• Instructions for the task
Set down the listing below verbatim, but only from its first line through the line containing "return (x, y, (BOARD_BOTTOM".

• Information provided
□ □ □ □ □ □ □

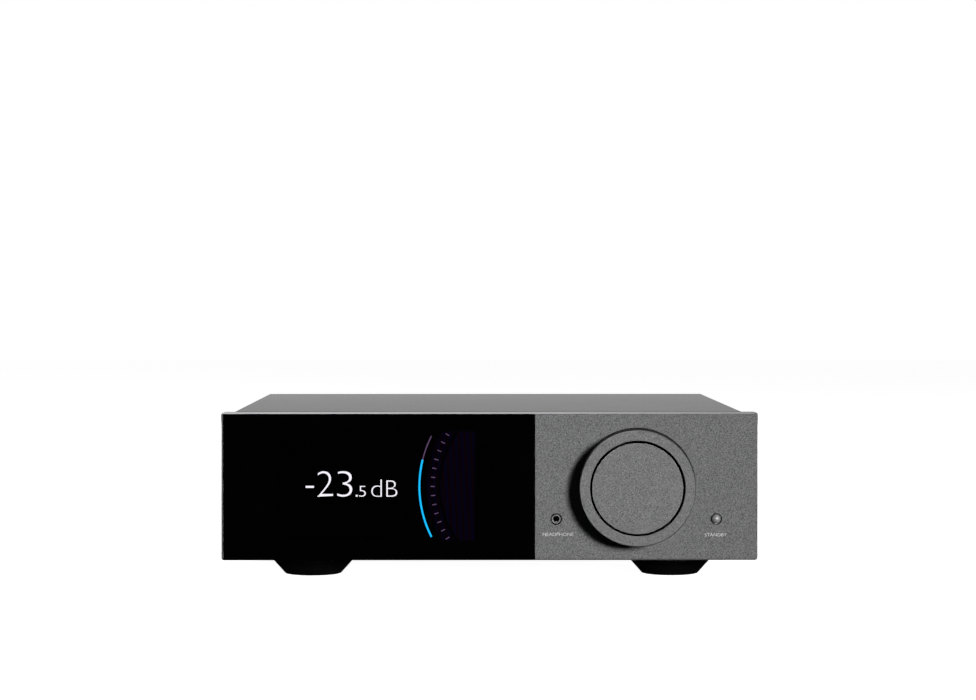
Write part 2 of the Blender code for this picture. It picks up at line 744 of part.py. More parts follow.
def on_board(x, y, top):
    """The limits of a component that is part of its board."""
    return (x, y, (BOARD_BOTTOM + BOARD / 2, top))


def power_supply_board():
    parts = boxes(
        [
            on_board((-0.158, -0.142), (0.026, 0.0377), 0.0400),
            on_board((-0.172, -0.150), (-0.124, -0.104), 0.0460),
            on_board((-0.056, -0.044), (0.005, 0.030), 0.0380),
        ]
    )
    make_part("power_supply_board", CIRCUIT_BOARD, board_plate("power_supply_board"), add=[parts])


def supply_transformer():
    middle = (-0.110, -0.050)
    core = box(about(middle[0], 0.022), about(middle[1], 0.009), (ON_BOARD, ON_BOARD + 0.038))
    windings = cylinder("Z", middle, 0.0175, (ON_BOARD + 0.006, ON_BOARD + 0.032), 20)
    make_part("supply_transformer", WINDING, core, add=[windings])


def supply_capacitor():
    top, radius, crimp = ON_BOARD + 0.045, 0.0150, 0.0140
    profile = [
        (0, top),
        (radius, top),
        (radius, ON_BOARD + 0.006),
        (crimp, ON_BOARD + 0.0045),
        (radius, ON_BOARD + 0.003),
        (radius, ON_BOARD),
        (0, ON_BOARD),
    ]
    make_part("supply_capacitor", SLEEVE, turned("Z", (-0.070, -0.095), profile, 20))


def finned(name, x, y, height, fins, floor):
    """A heatsink whose channels run along Y between upright fins."""
    block = box(x, y, (ON_BOARD, ON_BOARD + height))
    pitch = (x[1] - x[0]) / (fins - 0.5)
    long_y = (y[0] - PAST, y[1] + PAST)
    above = (ON_BOARD + floor, ON_BOARD + height + PAST)
    first = x[0] + 0.75 * pitch
    channels = boxes([(about(first + i * pitch, pitch / 4), long_y, above) for i in range(fins - 1)])
    make_part(name, HEATSINK, block, cut=[channels])


def heatsinks():
    finned("supply_heatsink", (-0.175, -0.145), (-0.080, -0.010), 0.035, 4, 0.004)
    finned("amplifier_heatsink", (0.125, 0.175), (-0.080, 0.050), 0.040, 6, 0.008)


def amplifier_board():
    parts = boxes(
        [
            on_board((0.097, 0.117), (-0.060, -0.030), 0.0300),
            on_board((0.097, 0.117), (0.000, 0.030), 0.0300),
            on_board((0.108, 0.168), (0.136, 0.146), 0.0360),
        ]
    )
    make_part("amplifier_board", CIRCUIT_BOARD, board_plate("amplifier_board"), add=[parts])


def output_chokes():
    for side, x in (("left", 0.118), ("right", 0.158)):
        flange, waist, height = 0.0130, 0.0115, 0.020
        profile = [
            (0, ON_BOARD + height),
            (flange, ON_BOARD + height),
            (flange, ON_BOARD + height - 0.003),
            (waist, ON_BOARD + height - 0.003),
            (waist, ON_BOARD + 0.003),
            (flange, ON_BOARD + 0.003),
            (flange, ON_BOARD),
            (0, ON_BOARD),
        ]
        make_part(f"output_choke_{side}", WINDING, turned("Z", (x, 0.100), profile, 20))


def main_board():
    parts = boxes(
        [
            on_board((-0.100, -0.080), (0.080, 0.100), 0.0285),
            on_board((-0.060, -0.045), (0.085, 0.100), 0.0285),
            on_board((0.045, 0.075), (0.070, 0.080), 0.0360),
        ]
    )
    make_part("main_board", CIRCUIT_BOARD, board_plate("main_board"), add=[parts])


def mains_lead():
    """The lead from the power switch's back, down and forwards to the power supply board."""
    lead = 0.003
    start = Vector((SWITCH[0], REAR_INNER - 0.0138, SWITCH[1]))
    end = Vector((SWITCH[0], 0.038, 0.0345))
    controls = [start, start - Vector((0, 0.050, 0)), end + Vector((0, 0.055, 0)), end]
    steps = 16
    points = []
    for i in range(steps + 1):
        t = i / steps
        weights = ((1 - t) ** 3, 3 * t * (1 - t) ** 2, 3 * t**2 * (1 - t), t**3)
        points.append(sum((w * c for w, c in zip(weights, controls)), Vector()))
    make_part("mains_lead", CABLE, tube_along(points, lead))


# Rear connectors


FLANGE_OUT = REAR_Y + 0.0025


def mains_inlet():
    """A recessed inlet with three flat pins, snapped into the rear panel."""
    x, z = INLET
    body = box(about(x, 0.0135), (REAR_INNER - 0.020, FLANGE_OUT), about(z, 0.0099))
    flange = box(about(x, 0.0155), (REAR_Y + GAP, FLANGE_OUT), about(z, 0.0122))
    floor = FLANGE_OUT - 0.018
    recess = box(about(x, 0.0120), (floor, FLANGE_OUT + PAST), about(z, 0.0082))
    pins = boxes(
        [
            (about(x - 0.0070, 0.0010), (floor - 0.002, floor + 0.0125), about(z - 0.0020, 0.0020)),
            (about(x + 0.0070, 0.0010), (floor - 0.002, floor + 0.0125), about(z - 0.0020, 0.0020)),
            (about(x, 0.0010), (floor - 0.002, floor + 0.0125), about(z + 0.0020, 0.0020)),
        ]
    )
    inlet = make_part("mains_inlet", BLACK_PLASTIC, flange, add=[body], cut=[recess])
    boolean(inlet, pins, "UNION")


def power_switch_frame():
    x, z = SWITCH
    flange = box(about(x, 0.0090), (REAR_Y + GAP, FLANGE_OUT), about(z, 0.0125))
    body = box(about(x, 0.0070), (REAR_INNER - 0.0135, FLANGE_OUT - 0.001), about(z, 0.0105))
    well = box(about(x, 0.0055), (REAR_INNER - 0.0100, FLANGE_OUT + PAST), about(z, 0.0092))
    make_part("power_switch_frame", BLACK_PLASTIC, flange, add=[body], cut=[well])


ROCKER_TILT = radians(11)
ROCKER_PIVOT_Y = FLANGE_OUT - 0.0055


def power_rocker():
    """A rocker with a shallow V across its face, resting with its upper end pressed in."""
    x, z = SWITCH
    end, low, high, middle = 0.0078, -0.0030, 0.0045, 0.0030
    outline = [(-end, low), (end, low), (end, high), (0.0, middle), (-end, high)]
    half_width = 0.0051
    work = bmesh.new()
    corners = [work.verts.new((-half_width, out, up)) for up, out in outline]
    side = work.faces.new(corners)
    grown = bmesh.ops.extrude_face_region(work, geom=[side])["geom"]
    moved = [item for item in grown if isinstance(item, bmesh.types.BMVert)]
    bmesh.ops.translate(work, verts=moved, vec=(2 * half_width, 0, 0))
    bmesh.ops.recalc_face_normals(work, faces=work.faces)
    bmesh.ops.rotate(work, verts=work.verts, matrix=Matrix.Rotation(ROCKER_TILT, 3, "X"))
    mesh = bpy.data.meshes.new("rocker")
    work.to_mesh(mesh)
    work.free()
    rocker = make_part("power_rocker", BLACK_PLASTIC, new_shape(mesh))
    rocker.location = (x, ROCKER_PIVOT_Y, z)


def board_socket(name, material, x, half_width, top, depth, reach, cavity, tongue=None):
    """A socket on the main board's rear edge, open towards the rear."""
    out = REAR_Y + reach
    body = box(about(x, half_width), (out - depth, out), (ON_BOARD, top))
    cavity_half, cavity_z, cavity_depth = cavity
    hollow = box(about(x, cavity_half), (out - cavity_depth, out + PAST), cavity_z)
    socket = make_part(name, material, body, cut=[hollow])
    if tongue:
        tongue_half, tongue_z, tongue_depth = tongue
        start = out - cavity_depth - 0.001
        boolean(socket, box(about(x, tongue_half), (start, start + tongue_depth), tongue_z), "UNION")


def network_socket():
    cavity = (0.0060, (0.0290, 0.0375), 0.014)
    board_socket("network_socket", PLATED_STEEL, NETWORK_X, 0.0080, 0.0402, 0.021, 0.001, cavity)


def usb_socket():
    cavity = (0.0061, (0.0275, 0.0329), 0.010)
    tongue = (0.0055, (0.0302, 0.0320), 0.0090)
    board_socket("usb_socket", PLATED_STEEL, USB_X, 0.0066, 0.0337, 0.014, 0.001, cavity, tongue)


def hdmi_socket():
    cavity = (0.0070, (0.0277, 0.0322), 0.009)
    tongue = (0.0055, (0.0293, 0.0303), 0.0080)
    board_socket("hdmi_socket", PLATED_STEEL, HDMI_X, 0.0075, 0.0332, 0.012, 0.001, cavity, tongue)


OPTICAL_CAVITY_HALF = 0.0041
OPTICAL_CAVITY_Z = (0.0285, 0.0367)
SHUTTER_HINGE = (REAR_Y + 0.0010, 0.0362)


def optical_socket():
    cavity = (OPTICAL_CAVITY_HALF, OPTICAL_CAVITY_Z, 0.012)
    board_socket("optical_socket", BLACK_PLASTIC, OPTICAL_X, 0.0050, 0.0382, 0.0165, 0.002, cavity)


def optical_shutter():
    """A thin flap in the mouth of the optical socket, hinged along its top edge."""
    hinge_y, hinge_z = SHUTTER_HINGE
    x = about(OPTICAL_X, OPTICAL_CAVITY_HALF - GAP)
    flap = box(x, about(hinge_y, 0.0003), (OPTICAL_CAVITY_Z[0] + GAP, hinge_z + 0.0001))
    set_origin(flap, (OPTICAL_X, hinge_y, hinge_z))
    make_part("optical_shutter", BLACK_PLASTIC, flap)


RCA_RADIUS = 0.0042


def rca_block(name, x, centres):
    """Phono jacks: barrels that stand out through the rear panel, on one block inside it."""
    block = box(x, (REAR_INNER - 0.012, REAR_INNER - GAP), (ON_BOARD, 0.0600))
    out = REAR_Y + 0.0095
    barrels = cylinders("Y", centres, RCA_RADIUS, (REAR_INNER - 0.002, out))
    sockets = cylinders("Y", centres, 0.0017, (out - 0.009, out + PAST), 12)
    make_part(name, GOLD_PLATE, block, add=[barrels], cut=[sockets])


def rca_jacks():
    rca_block("coax_jacks", about(COAX_X, 0.0075), [(COAX_X, z) for z in RCA_ROWS])
    centres = [(x, z) for x in LINE_COLUMNS for z in RCA_ROWS]
    rca_block("line_jacks", (LINE_COLUMNS[0] - 0.008, LINE_COLUMNS[-1] + 0.008), centres)


# Speaker terminals: studs on a base, with a washer and a screw cap on each stud


TERMINAL_BASE_OUT = REAR_Y + 0.0033
COLLAR_OUT = REAR_Y + 0.0059
STUD_OUT = REAR_Y + TERMINAL_REACH - 0.0005
STUD_RADIUS = 0.0025


def terminal_centres():
    return [(x, z) for x in TERMINAL_COLUMNS.values() for z in TERMINAL_ROWS.values()]


def speaker_terminals():
    for side, x in TERMINAL_COLUMNS.items():
        centres = [(x, z) for z in TERMINAL_ROWS.values()]
        plate = box(about(x, 0.012), (REAR_Y + GAP, TERMINAL_BASE_OUT), (0.042, 0.098))
        collars = cylinders("Y", centres, 0.0062, (TERMINAL_BASE_OUT - 0.001, COLLAR_OUT))
        studs = cylinders("Y", centres, STUD_RADIUS, (REAR_INNER - 0.011, STUD_OUT), 12)
        bosses = cylinders("Y", centres, 0.0040, (REAR_INNER - 0.003, REAR_Y + 0.001), 12)
        make_part(f"speaker_terminal_{side}", CLEAR_PLASTIC, plate, add=[collars, bosses, studs])


def terminal_caps():
    bore = STUD_RADIUS + GAP
    washer_span = (COLLAR_OUT + GAP, COLLAR_OUT + GAP + 0.0015)
    cap_in, cap_out = washer_span[1] + GAP, REAR_Y + TERMINAL_REACH
    grip, nose, chamfer = 0.0074, 0.0055, 0.0010
    profile = [
        (nose, cap_out),
        (grip, cap_out - chamfer),
        (grip, cap_in + chamfer),
        (nose, cap_in),
        (bore, cap_in),
        (bore, cap_out),
    ]
    for side, x in TERMINAL_COLUMNS.items():
        for row, z in TERMINAL_ROWS.items():
            washer = ring("Y", (x, z), 0.0062, bore, washer_span, AROUND_SMALL)
            make_part(f"terminal_washer_{side}_{row}", GOLD_PLATE, washer)
            cap = turned("Y", (x, z), profile, 18, closed=True)
            make_part(f"terminal_cap_{side}_{row}", CLEAR_PLASTIC, cap)


def build():
    front_panel()
    display_glass()
    lcd_module()
    display_pad()
    display_bracket()
    display_board()
    display_ribbon_cable()
    headphone_jack()
    control_board()
    standby_switch()
    standby_button()
    volume_ring()
    select_disc()
    select_plunger()
    select_spring()
    knob_shaft()
    knob_circlip()
    encoder_wheel()
    bearing_housing()
    shaft_bushing()
    encoder_board()
    encoder_sensor()
    chassis_base()
    top_cover()
    rear_panel()
    socket_plate()
    feet()
    power_supply_board()
    supply_transformer()
    supply_capacitor()
    heatsinks()
    amplifier_board()
    output_chokes()
    main_board()
    mains_lead()
    mains_inlet()
    power_switch_frame()
    power_rocker()
    network_socket()
    usb_socket()
    hdmi_socket()
    optical_socket()
    optical_shutter()
    rca_jacks()
    speaker_terminals()
    terminal_caps()


build()
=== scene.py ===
"""The looks of the desktop DAC and amplifier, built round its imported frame.

Metres, +Z up, the front at -Y. Places come from the frame's own nodes.
"""

import json
from math import cos, pi, radians, sin, tau

import bmesh
import bpy
from mathutils import Matrix, Vector


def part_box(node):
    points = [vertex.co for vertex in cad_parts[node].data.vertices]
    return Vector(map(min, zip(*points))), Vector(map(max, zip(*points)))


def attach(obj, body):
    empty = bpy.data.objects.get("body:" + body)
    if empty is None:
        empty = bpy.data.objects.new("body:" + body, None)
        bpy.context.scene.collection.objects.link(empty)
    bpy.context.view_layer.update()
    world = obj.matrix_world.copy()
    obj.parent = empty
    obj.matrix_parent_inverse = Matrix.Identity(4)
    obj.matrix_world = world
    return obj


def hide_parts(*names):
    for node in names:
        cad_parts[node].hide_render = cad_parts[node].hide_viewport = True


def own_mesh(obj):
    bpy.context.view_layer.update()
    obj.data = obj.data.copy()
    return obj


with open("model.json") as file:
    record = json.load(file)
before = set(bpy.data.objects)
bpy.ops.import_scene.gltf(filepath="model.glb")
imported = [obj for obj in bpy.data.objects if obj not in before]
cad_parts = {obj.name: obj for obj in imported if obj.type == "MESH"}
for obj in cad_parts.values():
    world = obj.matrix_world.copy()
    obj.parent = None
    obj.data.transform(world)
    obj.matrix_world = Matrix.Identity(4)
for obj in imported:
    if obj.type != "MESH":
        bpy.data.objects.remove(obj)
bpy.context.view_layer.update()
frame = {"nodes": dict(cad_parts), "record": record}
NODES = frame["nodes"]
MM = 0.001


# ---------------------------------------------------------------- places from the frame


def middle(node):
    low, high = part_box(node)
    return (low + high) / 2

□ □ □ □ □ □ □

• Written answer
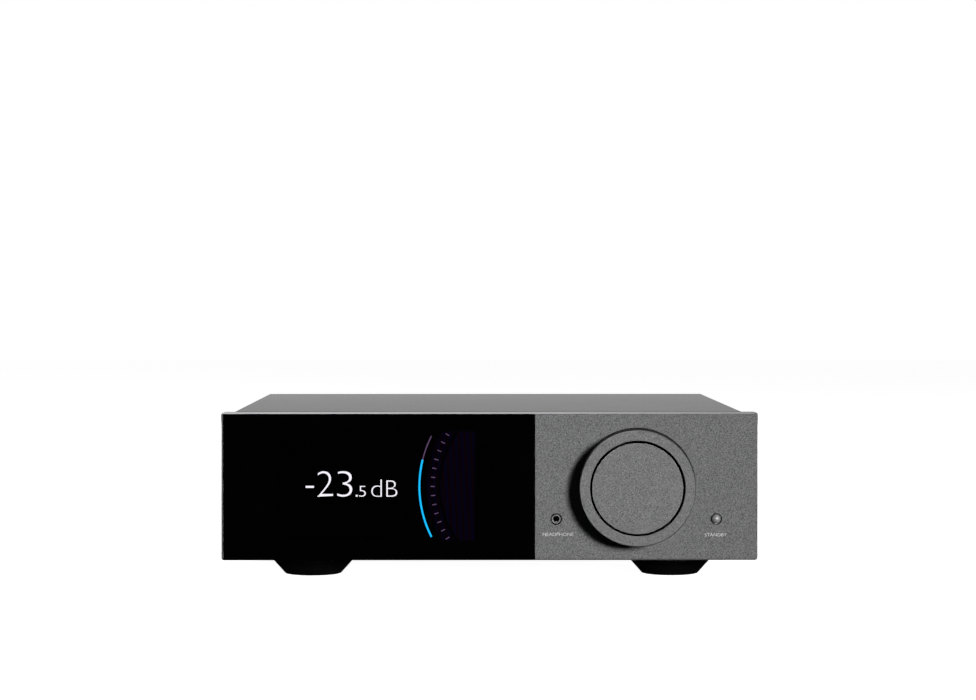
Write part 2 of the Blender code for this picture. It picks up at line 744 of part.py. More parts follow.
def on_board(x, y, top):
    """The limits of a component that is part of its board."""
    return (x, y, (BOARD_BOTTOM + BOARD / 2, top))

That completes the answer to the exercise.